[Pandas]문자 데이터 전처리

차보경·2022년 5월 20일

TIL

목록 보기

3/37

최근 ML을 하는데 있어서 데이터의 전처리의 중요성을 크게 느낀다.
사람마다 데이터 처리에 있어서 사용하는 툴은 비슷하지만, 그 모델에 어떤 값을 집어넣느냐에 따라서 결과가 천차 만별이기 때문이다. (feat. 왜 내 loss값은 안떨어져...?😬😬)

오늘은 최근에 진행하고 있는 뉴스 요약봇 만들기(문자 데이터, RNN)을 하면서 사용했던 문자 데이터 전처리 방법을 정리하려고 한다.

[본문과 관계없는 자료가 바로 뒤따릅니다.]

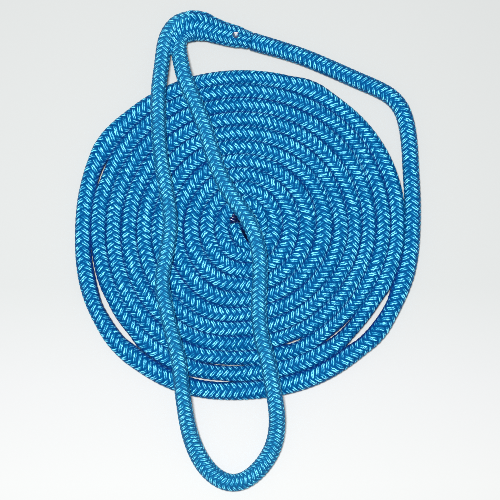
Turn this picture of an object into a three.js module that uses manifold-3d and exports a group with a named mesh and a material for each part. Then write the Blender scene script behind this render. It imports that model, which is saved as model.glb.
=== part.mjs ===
// Coiled dock line: a double-braided mooring rope, laid on a flat surface as a spiral coil,
// with the spliced eye of its standing end laid back across the coil.
//
// Millimetres, +Z up. The origin is the middle of the coil's flat underside, +Y points from there
// to the splice, and the whole line lies on the plane z = 0.
//
// The rope is a braided cover over a braided core. Both are separate solids wherever the rope runs
// free. The coil is one plain closed solid of its outer shape, and holds cover and core together.

import * as THREE from 'three';
import { mergeVertices } from 'three/addons/utils/BufferGeometryUtils.js';
import Module from 'manifold-3d';

const wasm = await Module();
wasm.setup();

// The rope.
const ROPE_RADIUS = 5;
const CORE_RADIUS = 3.2;
const BORE_RADIUS = 3.6;
const TUBE_SIDES = 10;
// Clear space between two pieces that meet face to face.
const JOINT_GAP = 0.4;

// The coil: the centreline's radius every 30 degrees clockwise from +X, at the start of the first
// turn. Each turn shrinks it by the same share, down to nothing after TURNS_TO_CENTRE turns.
const TURN_RADII = [108.5, 107.1, 106.6, 106.6, 113.8, 117.5, 116.1, 119.5, 115.4, 113.3, 114.3, 111.9];
const TURNS_TO_CENTRE = 11.15;
const COIL_HEIGHT = 2 * ROPE_RADIUS;
const RIM_OFFSET = 4.7;
const RIM_ROUNDING = 3.2;
const RIM_SEGMENTS = 3;
const OUTLINE_STEPS = 60;

// The standing part leaves the coil's outermost turn at +X and runs round to the splice.
const STANDING_ROUTE = [
  [0.2, 129.4, 7], [5, 128, 6.8], [10, 126.5, 6.6], [20, 123.7, 6.2], [36.7, 118.3, 5.6],
  [56, 110.3, 5.2], [73, 102.8, 5.1], [86, 97.2, 5.1], [95.5, 91.5, 5.1], [101.8, 83.5, 5.1],
  [105, 73.5, 5.1], [106.7, 62, 5.1], [108, 40.7, 5.1], [108.7, 28.5, 5.1], [109, 16.7, 5.1],
  [109, 0.4, 5.1],
];
const STANDING_STEPS = 16;

// The splice: two branches side by side, one per leg of the eye, which run into one thick throat.
const SPLICE_RADIUS = 5.6;
const SPLICE_BORE = 3.9;
const SPLICE_CORE = 3.4;
const SPLICE_SIDES = 12;
const SPLICE_STEPS = 18;
const THROAT_END = [[-8.5, 132, 6.6], [-0.2, 129.6, 7]];
const OUTER_BRANCH = [
  [-57.7, 114, 10.5], [-57.1, 123, 8.2], [-55.3, 130, 7], [-52, 137, 6.3], [-47.3, 141.5, 6],
  [-41.7, 144.5, 5.9], [-37, 144.4, 5.9], [-31.3, 143.1, 5.9], [-24.5, 139.7, 6], [-16, 135.5, 6.2],
];
const INNER_BRANCH = [
  [-45, 114, 12.5], [-46.3, 120.7, 10.4], [-46, 127.3, 8.6], [-43.4, 132.4, 7.4], [-38.6, 135, 6.6],
  [-32.6, 135.2, 6.2], [-26, 134.1, 6.1], [-17.3, 132.4, 6.2],
];

// The eye: up to the left of the crotch, over the coil, round its crown, and back to the crotch.
const EYE_ROUTE = [
  [-57.8, 113.1, 10.8], [-58.6, 106.7, 12.8], [-59.8, 95, 15.5], [-59.8, 71.3, 15.5],
  [-58.2, 50, 15.5], [-54.6, 29.3, 15.5], [-51.8, 8, 15.5], [-54.4, -12, 15.5], [-57.6, -30, 15.5],
  [-54.8, -48, 15.5], [-51.2, -64, 15.5], [-46.8, -80, 15.5], [-44.6, -98, 15.5], [-42.8, -113, 14.8],
  [-40.1, -129, 10], [-35.7, -142.8, 6.4], [-29.2, -154.4, 5.2], [-20.4, -162.6, 5.1],
  [-12.2, -165.6, 5.1], [-4, -164.3, 5.1], [4, -158.9, 5.1], [11, -150.8, 5.3], [16.2, -141, 6.6],
  [18.6, -128, 9.6], [18, -114, 14.2], [15.5, -100, 15.5], [12.7, -84, 15.5], [7.7, -65, 15.5],
  [6.4, -46, 15.5], [7.4, -26, 15.5], [6.2, -8, 15.5], [-1.2, 11, 15.5], [-10.6, 24.4, 15.5],
  [-18.3, 38, 15.5], [-23.6, 52, 15.5], [-29.5, 72, 15.5], [-38.2, 93.3, 15.5], [-43, 105, 14.8],
  [-44.8, 113, 12.9],
];
const EYE_STEPS = 44;

// The core's tail shows in the cover's opening, where the throat runs into the standing part.
const TAIL_PLACE = [-9, 132.6];
const TAIL_RADIUS = 1.3;
const TAIL_BASE = 10.6;
const TAIL_HEIGHT = 2;
const TAIL_OPENING = 1.7;

// The bitter end lies in the middle of the coil, in the slot that the innermost turn leaves open.
const END_ROUTE = [[-3.6, -12, 5.1], [-5.9, -6, 5.1], [-7.8, 0, 5.1], [-10.2, 8, 5.1]];
const END_STEPS = 4;
const SEAL_RADIUS = 4.7;
const SEAL_LENGTH = 2.6;
const SLOT_HALF_WIDTH = 5.5;
const SLOT_ENDS = [[-3.2, -12.4], [-12, 13]];

const COVER_COLOUR = 0x1583c8;
const CORE_COLOUR = 0xe9e6dc;
const SEAL_COLOUR = 0x0c3f78;

const group = new THREE.Group();
group.name = 'coiled_dock_line';

function addPiece(name, geometry, colour, roughness) {
  const material = new THREE.MeshStandardMaterial({ color: colour, roughness, metalness: 0 });
  const mesh = new THREE.Mesh(geometry, material);
  mesh.name = name;
  group.add(mesh);
  return mesh;
}

function curveThrough(points) {
  return new THREE.CatmullRomCurve3(points.map(([x, y, z]) => new THREE.Vector3(x, y, z)));
}

function polygonPoints(radius, sides) {
  const points = [];
  for (let i = 0; i < sides; i += 1) {
    const angle = (2 * Math.PI * i) / sides;
    points.push(new THREE.Vector2(radius * Math.cos(angle), radius * Math.sin(angle)));
  }
  return points;
}

// A tube along a route. With a bore it is a sleeve, open at both ends.
function tubeGeometry(route, radius, steps, { bore = 0, sides = TUBE_SIDES } = {}) {
  const section = new THREE.Shape(polygonPoints(radius, sides));
  if (bore > 0) {
    section.holes.push(new THREE.Path(polygonPoints(bore, sides).reverse()));
  }
  return new THREE.ExtrudeGeometry(section, {
    steps,
    bevelEnabled: false,
    extrudePath: curveThrough(route),
  });
}

function toSolid(geometry) {
  const bare = geometry.clone();
  bare.deleteAttribute('normal');
  bare.deleteAttribute('uv');
  const merged = mergeVertices(bare, 1e-4);
  return new wasm.Manifold(new wasm.Mesh({
    numProp: 3,
    vertProperties: new Float32Array(merged.attributes.position.array),
    triVerts: new Uint32Array(merged.index.array),
  }));
}

function toGeometry(solid) {
  const mesh = solid.getMesh();
  const geometry = new THREE.BufferGeometry();
  geometry.setAttribute('position', new THREE.BufferAttribute(mesh.vertProperties, 3));
  geometry.setIndex(new THREE.BufferAttribute(mesh.triVerts, 1));
  geometry.computeVertexNormals();
  return geometry;
}

// The first turn's base radius at any clockwise angle, smooth through the values every 30 degrees.
function turnRadius(turn) {
  const count = TURN_RADII.length;
  const place = (turn - Math.floor(turn)) * count;
  const index = Math.floor(place);
  const t = place - index;
  const [a, b, c, d] = [-1, 0, 1, 2].map((k) => TURN_RADII[(index + k + count) % count]);
  return b + 0.5 * t * (c - a + t * (2 * a - 5 * b + 4 * c - d + t * (3 * (b - c) + d - a)));
}

// The coil's edge once round, clockwise from +X. It ends one rope's width inside where it began.
function coilOutline() {
  const points = [];
  for (let i = 0; i <= OUTLINE_STEPS; i += 1) {
    const turn = i / OUTLINE_STEPS;
    const radius = turnRadius(turn) * (1 - turn / TURNS_TO_CENTRE) + RIM_OFFSET;
    const angle = -2 * Math.PI * turn;
    points.push(new THREE.Vector2(radius * Math.cos(angle), radius * Math.sin(angle)));
  }
  return points;
}

// The slot through the middle of the coil: two half circles joined by straight sides.
function slotSolid() {
  const [[x0, y0], [x1, y1]] = SLOT_ENDS;
  const heading = Math.atan2(y1 - y0, x1 - x0);
  const shape = new THREE.Shape();
  shape.absarc(x1, y1, SLOT_HALF_WIDTH, heading - Math.PI / 2, heading + Math.PI / 2, false);
  shape.absarc(x0, y0, SLOT_HALF_WIDTH, heading + Math.PI / 2, heading + 1.5 * Math.PI, false);
  const geometry = new THREE.ExtrudeGeometry(shape, {
    depth: 2 * COIL_HEIGHT,
    bevelEnabled: false,
    curveSegments: 6,
  });
  geometry.translate(0, 0, -0.5 * COIL_HEIGHT);
  return toSolid(geometry);
}

function coilGeometry() {
  const geometry = new THREE.ExtrudeGeometry(new THREE.Shape(coilOutline()), {
    depth: COIL_HEIGHT - 2 * RIM_ROUNDING,
    bevelThickness: RIM_ROUNDING,
    bevelSize: RIM_ROUNDING,
    bevelOffset: -RIM_ROUNDING,
    bevelSegments: RIM_SEGMENTS,
  });
  geometry.translate(0, 0, RIM_ROUNDING);
  return toGeometry(toSolid(geometry).subtract(slotSolid()));
}

// Both branches of the splice, joined into one solid of the given radius.
function spliceSolid(radius) {
  const [outer, inner] = [OUTER_BRANCH, INNER_BRANCH].map((branch) => {
    const route = [...branch, ...THROAT_END];
    return toSolid(tubeGeometry(route, radius, SPLICE_STEPS, { sides: SPLICE_SIDES }));
  });
  return outer.add(inner);
}

// The upright opening in the cover's top, where the core's tail comes out.
function tailOpening() {
  const cylinder = new THREE.CylinderGeometry(TAIL_OPENING, TAIL_OPENING, 6, 12);
  cylinder.rotateX(Math.PI / 2);
  cylinder.translate(TAIL_PLACE[0], TAIL_PLACE[1], TAIL_BASE + 2);
  return toSolid(cylinder);
}

// A round stub with a worn edge, standing on z = 0.
function stubGeometry(radius, height, sides) {
  const profile = [
    [0, 0], [radius, 0], [radius, 0.55 * height], [0.8 * radius, 0.9 * height], [0, height],
  ];
  return new THREE.LatheGeometry(profile.map(([r, z]) => new THREE.Vector2(r, z)), sides);
}

function addCoil() {
  addPiece('coil', coilGeometry(), COVER_COLOUR, 0.6);
}

function addStandingPart() {
  const cover = tubeGeometry(STANDING_ROUTE, ROPE_RADIUS, STANDING_STEPS, { bore: BORE_RADIUS });
  addPiece('standing_cover', cover, COVER_COLOUR, 0.6);
  addPiece('standing_core', tubeGeometry(STANDING_ROUTE, CORE_RADIUS, STANDING_STEPS), CORE_COLOUR, 0.8);
}

function addSplice() {
  const cover = spliceSolid(SPLICE_RADIUS).subtract(spliceSolid(SPLICE_BORE)).subtract(tailOpening());
  addPiece('splice_cover', toGeometry(cover), COVER_COLOUR, 0.6);
  addPiece('splice_core', toGeometry(spliceSolid(SPLICE_CORE)), CORE_COLOUR, 0.8);
  const tail = addPiece('core_tail_end', stubGeometry(TAIL_RADIUS, TAIL_HEIGHT, 10), CORE_COLOUR, 0.8);
  tail.rotation.x = Math.PI / 2;
  tail.position.set(TAIL_PLACE[0], TAIL_PLACE[1], TAIL_BASE);
}

function addEye() {
  const cover = tubeGeometry(EYE_ROUTE, ROPE_RADIUS, EYE_STEPS, { bore: BORE_RADIUS });
  addPiece('eye_cover', cover, COVER_COLOUR, 0.6);
  addPiece('eye_core', tubeGeometry(EYE_ROUTE, CORE_RADIUS, EYE_STEPS), CORE_COLOUR, 0.8);
}

// The seal is the melted tip that closes cover and core together.
function addBitterEnd() {
  const cover = tubeGeometry(END_ROUTE, ROPE_RADIUS, END_STEPS, { bore: BORE_RADIUS });
  addPiece('bitter_end_cover', cover, COVER_COLOUR, 0.6);
  addPiece('bitter_end_core', tubeGeometry(END_ROUTE, CORE_RADIUS, END_STEPS), CORE_COLOUR, 0.8);
  const seal = addPiece('bitter_end_seal', stubGeometry(SEAL_RADIUS, SEAL_LENGTH, 12), SEAL_COLOUR, 0.4);
  const curve = curveThrough(END_ROUTE);
  const heading = curve.getTangent(1);
  seal.quaternion.setFromUnitVectors(new THREE.Vector3(0, 1, 0), heading);
  seal.position.copy(curve.getPoint(1)).addScaledVector(heading, JOINT_GAP);
}

addCoil();
addStandingPart();
addSplice();
addEye();
addBitterEnd();

export default group;
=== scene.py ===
import math

import bpy
import numpy as np
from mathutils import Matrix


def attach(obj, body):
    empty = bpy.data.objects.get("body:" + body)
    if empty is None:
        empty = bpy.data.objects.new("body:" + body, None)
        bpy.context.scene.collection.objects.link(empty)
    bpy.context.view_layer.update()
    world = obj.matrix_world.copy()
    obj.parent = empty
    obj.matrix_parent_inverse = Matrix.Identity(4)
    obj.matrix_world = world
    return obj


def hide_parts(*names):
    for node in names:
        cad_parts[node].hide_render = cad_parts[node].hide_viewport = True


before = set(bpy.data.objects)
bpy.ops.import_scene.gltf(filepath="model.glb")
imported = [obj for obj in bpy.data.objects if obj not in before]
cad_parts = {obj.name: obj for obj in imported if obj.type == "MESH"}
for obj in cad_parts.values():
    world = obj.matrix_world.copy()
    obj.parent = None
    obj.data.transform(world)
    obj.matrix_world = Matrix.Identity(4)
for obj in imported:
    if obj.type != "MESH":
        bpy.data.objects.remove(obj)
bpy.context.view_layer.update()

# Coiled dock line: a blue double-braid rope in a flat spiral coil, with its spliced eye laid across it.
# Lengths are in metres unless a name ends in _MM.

MM = 0.001
# The rope where nothing presses on it, and how far it stays clear of the floor.
ROPE_RADIUS_MM = 5.0
FLOOR_GAP_MM = 0.05

# ---------------------------------------------------------------- routes

# The coil's centreline: its distance in mm from the middle, every 30 degrees clockwise from +X, on five
# of its turns. The turns between lie evenly between these.
RING_TURNS = [0, 1, 5, 8, 9]
RING_RADII_MM = [
    [108.6, 106.2, 103.9, 103.4, 109.8, 112.4, 110.4, 112.1, 108.4, 104.8, 104.1, 102.4],
    [98.7, 93.9, 92.3, 91.7, 97.5, 100.0, 100.4, 101.1, 99.0, 95.9, 94.4, 92.7],
    [61.0, 55.5, 52.7, 52.5, 57.2, 58.6, 59.7, 59.9, 61.0, 58.5, 55.8, 53.7],
    [27.4, 25.0, 23.6, 23.4, 24.9, 26.0, 27.6, 29.6, 31.4, 31.0, 25.9, 19.9],
    [16.1, 14.3, 13.5, 13.5, 14.8, 16.3, 17.8, 19.8, 21.9, 22.2, 16.4, 10.6],
]
COIL_TURNS = 9.76
POINTS_PER_TURN = 72
# The widest that half a slack turn gets, and how far neighbouring turns press into each other.
SLACK_MM = 5.6
PRESSED_MM = 0.56
# Further in than this turn there is no next turn to measure to, and a turn has this much room.
LAST_TURN_WITH_ANOTHER_INSIDE = 8.7
INNERMOST_ROOM_MM = 9.9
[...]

1. 🔎중복 샘플과 NULL 값이 존재하는 샘플 제거

1) 중복샘플 유무 확인 => 전체 데이터 숫자 vs 유일한 데이터 숫자 비교

#먼저 데이터의 전체 숫자를 파악함
print('전체 샘플수 :', (len(data))) 
print('A열에서 중복을 배제한 유일한 샘플의 수 :', data['A'].nunique())

nunique(): 고유값의 개수를 출력
Ex) df['A'].nunique()
unique 함수 관련 추가
- unique() : 모든 고유값 출력 (데이터의 종류들을 알고 싶을때 사용)
  Ex) df['A'].unique() : df 데이터의 A열에 고유값 종류 모두 출력
- value_counts() : 값별로 데이터의 수를 출력
  Ex) df['A'].value_counts() : df 데이터의 A열에 고유값 종류별 갯수 출력
  Ex2) df['A'].value_counts(ascending=True) : df 데이터의 A열에 고유값 종류별 갯수 오름차순으로 출력
- data.duplicates(subset=['colunms'])를 통해 true/false 값으로 출력할수도있음

2) 중복 데이터 제거

DataFrame.drop_duplicates()를 사용해 중복값 제거

DataFrame.drop_duplicates(subset = ['colunms'], inplace=True)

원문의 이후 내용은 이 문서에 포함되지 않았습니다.